Why governance becomes the scaling bottleneck in finance SaaS
In finance SaaS, every scaling decision has downstream implications for auditability, data residency, access control, billing accuracy, and service continuity. A platform may support thousands of tenants technically, but still fail commercially if onboarding is inconsistent, partner delivery is hard to control, or premium customers demand exceptions that break the operating model. Governance is the discipline that prevents platform sprawl. It defines service tiers, tenant classes, control baselines, release policies, integration standards, and escalation paths. This matters especially in subscription businesses where recurring revenue depends on retention, expansion, and predictable service quality over time. Poor governance usually appears first as slow enterprise deals, rising support costs, fragmented environments, and delayed compliance reviews. By the time it becomes visible in churn or margin compression, the remediation cost is much higher.

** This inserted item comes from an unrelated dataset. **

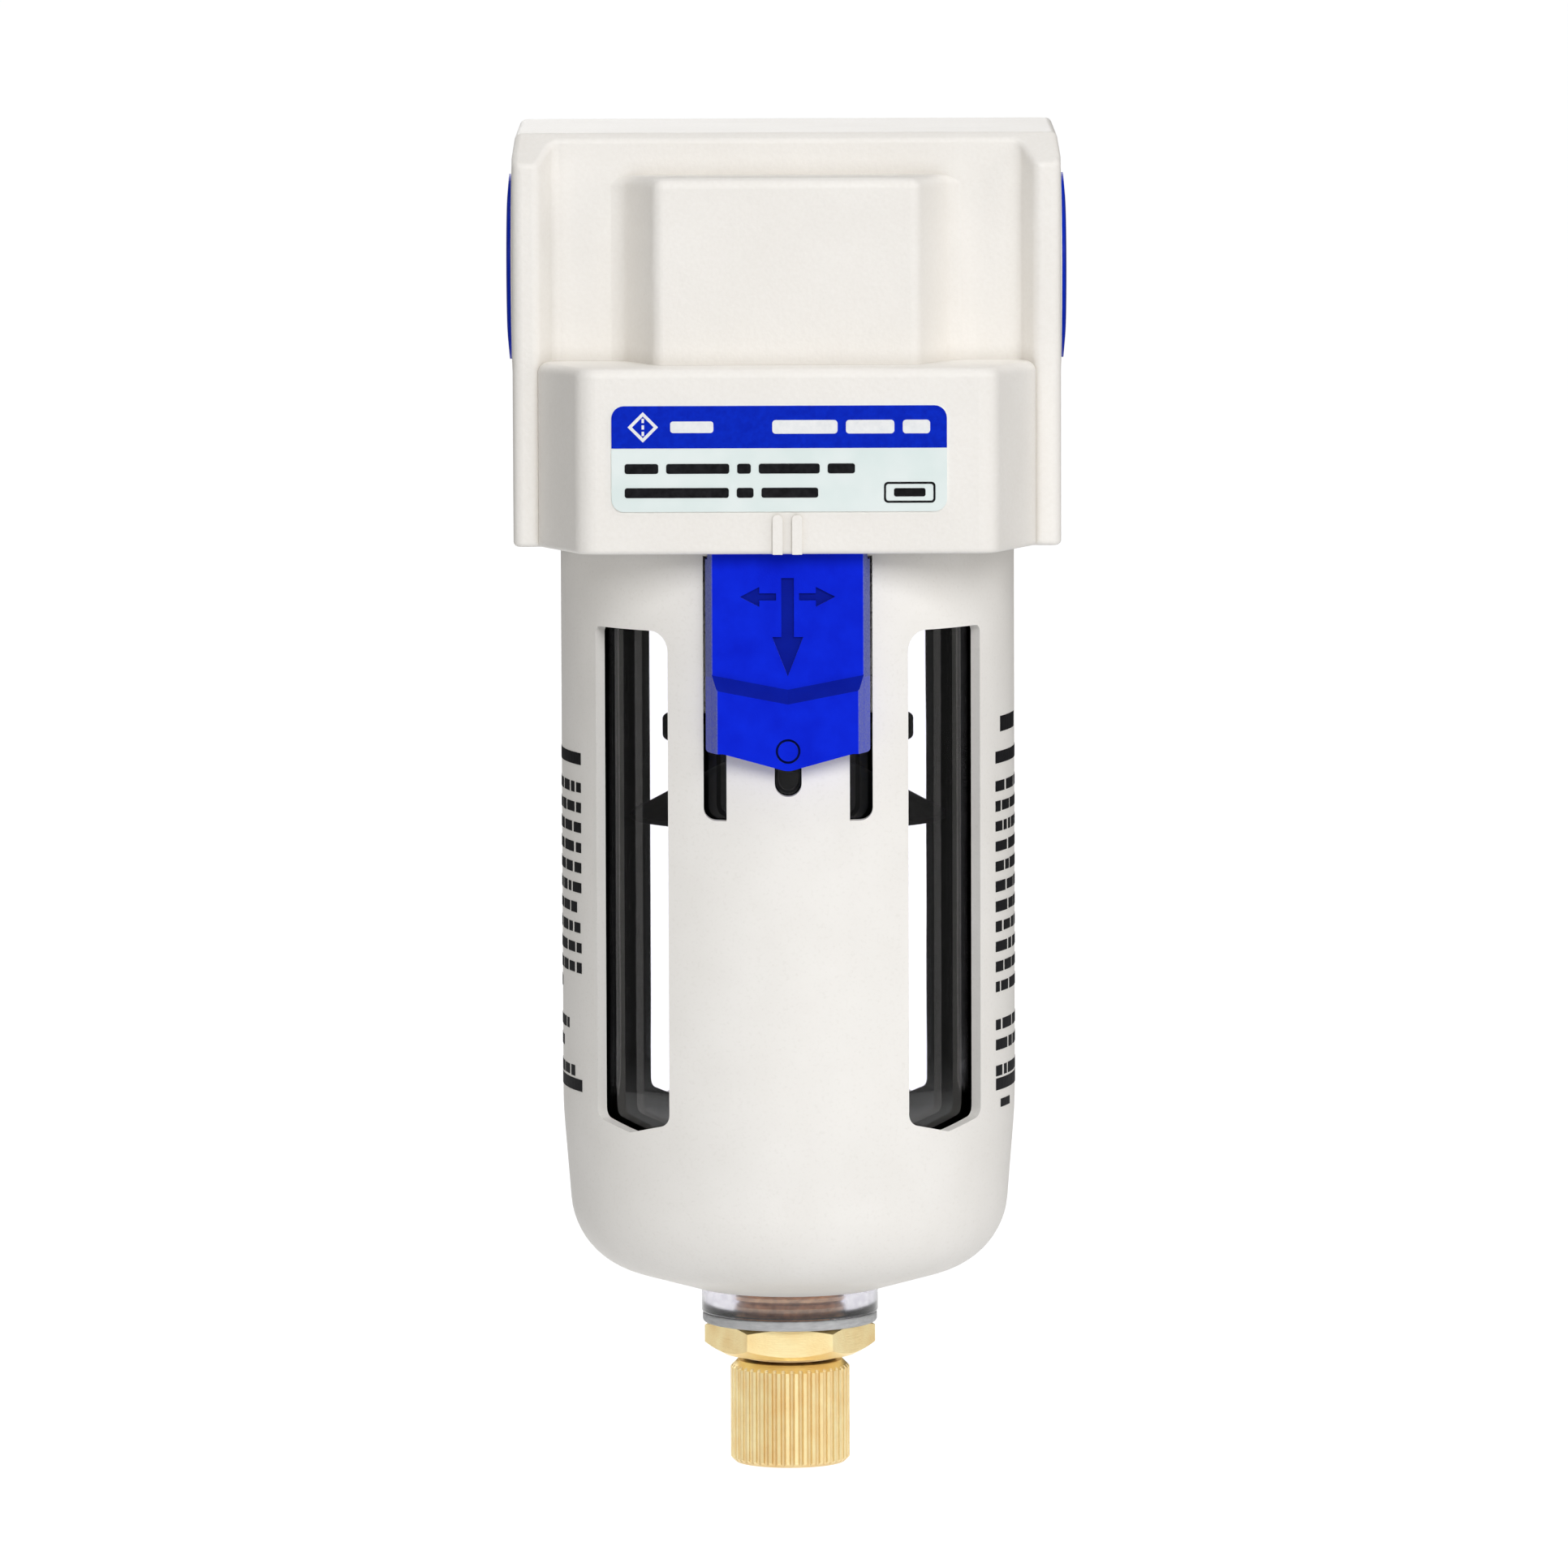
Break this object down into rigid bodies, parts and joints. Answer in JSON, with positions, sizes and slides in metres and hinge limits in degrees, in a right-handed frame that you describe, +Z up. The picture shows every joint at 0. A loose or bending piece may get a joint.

What a governed multi-tenant platform should optimize for
A governed finance SaaS platform should optimize for four outcomes at the same time: commercial repeatability, controlled flexibility, operational resilience, and trust. Commercial repeatability means the business can package, price, provision, and support services consistently across direct and partner-led channels. Controlled flexibility means tenants can configure workflows, branding, integrations, and policy settings without forcing engineering teams into one-off branches. Operational resilience means the platform can absorb growth, incidents, and release changes without broad tenant impact. Trust means customers, auditors, and partners can understand how data is isolated, how access is governed, and how service commitments are enforced. These outcomes require governance across architecture, product management, security, customer success, and finance operations rather than isolated technical controls.

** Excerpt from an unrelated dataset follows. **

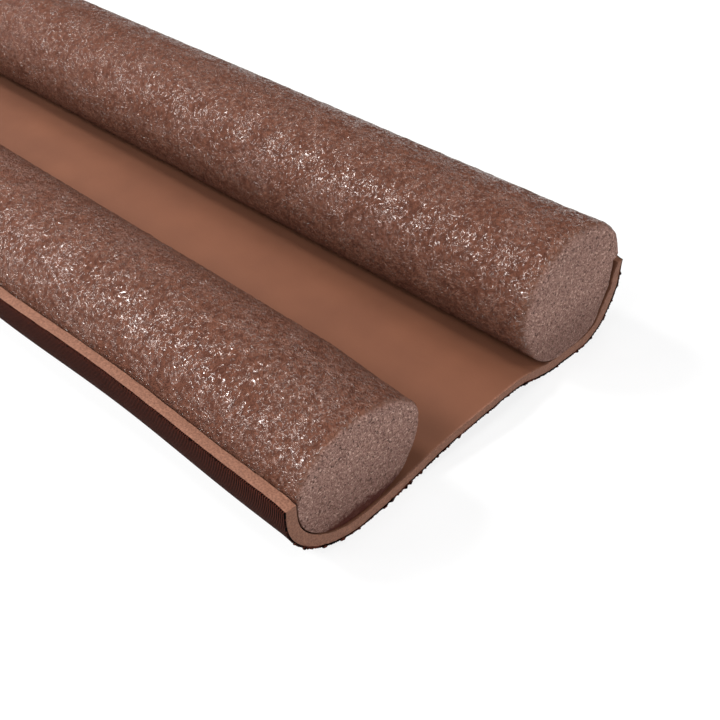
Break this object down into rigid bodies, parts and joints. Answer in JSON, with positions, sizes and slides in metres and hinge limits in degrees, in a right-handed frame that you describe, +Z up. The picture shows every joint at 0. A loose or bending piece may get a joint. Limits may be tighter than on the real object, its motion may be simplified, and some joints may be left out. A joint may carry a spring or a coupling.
{
  "type": "draught excluder",
  "caption": "Door draught excluder: foam rolls side by side on a sheet of foam-backed cloth that curls up round their outer sides, with a channel between them for the door.",
  "frame": {"origin": "centre of the bounding box's underside, on the surface that the excluder lies on", "axes": "+X along the length, +Y from the front roll to the back roll, +Z up, with the open channel on top"},
  "size_m": [0.931, 0.099, 0.0341],
  "materials": {
    "foam_backed_cloth": "matte tan-brown foam inside, dark ribbed cloth outside",
    "roll_foam": "crinkled semi-gloss foam skin, matte cut ends"
  },
  "bodies": {
    "root": {"cover_sheet": "foam_backed_cloth", "front_roll": "roll_foam", "back_roll": "roll_foam"}
  },
  "joints": []
}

Decision framework: multi-tenant versus dedicated cloud architecture
The right architecture is rarely binary. Many finance SaaS providers need a portfolio approach where core services remain multi-tenant while selected customers, geographies, or regulated workloads use dedicated cloud architecture. The governance question is which exceptions are strategic and which are margin-destroying. Multi-tenant architecture usually supports faster innovation, lower unit cost, simpler observability, and stronger standardization. Dedicated cloud architecture can support stricter isolation, bespoke controls, and customer-specific deployment requirements, but it increases operational overhead and often slows product delivery. Executive teams should define objective criteria for when a tenant qualifies for dedicated deployment, such as regulatory obligations, contractual isolation requirements, or revenue thresholds that justify the support model. Without such criteria, sales-led exceptions can undermine the platform strategy.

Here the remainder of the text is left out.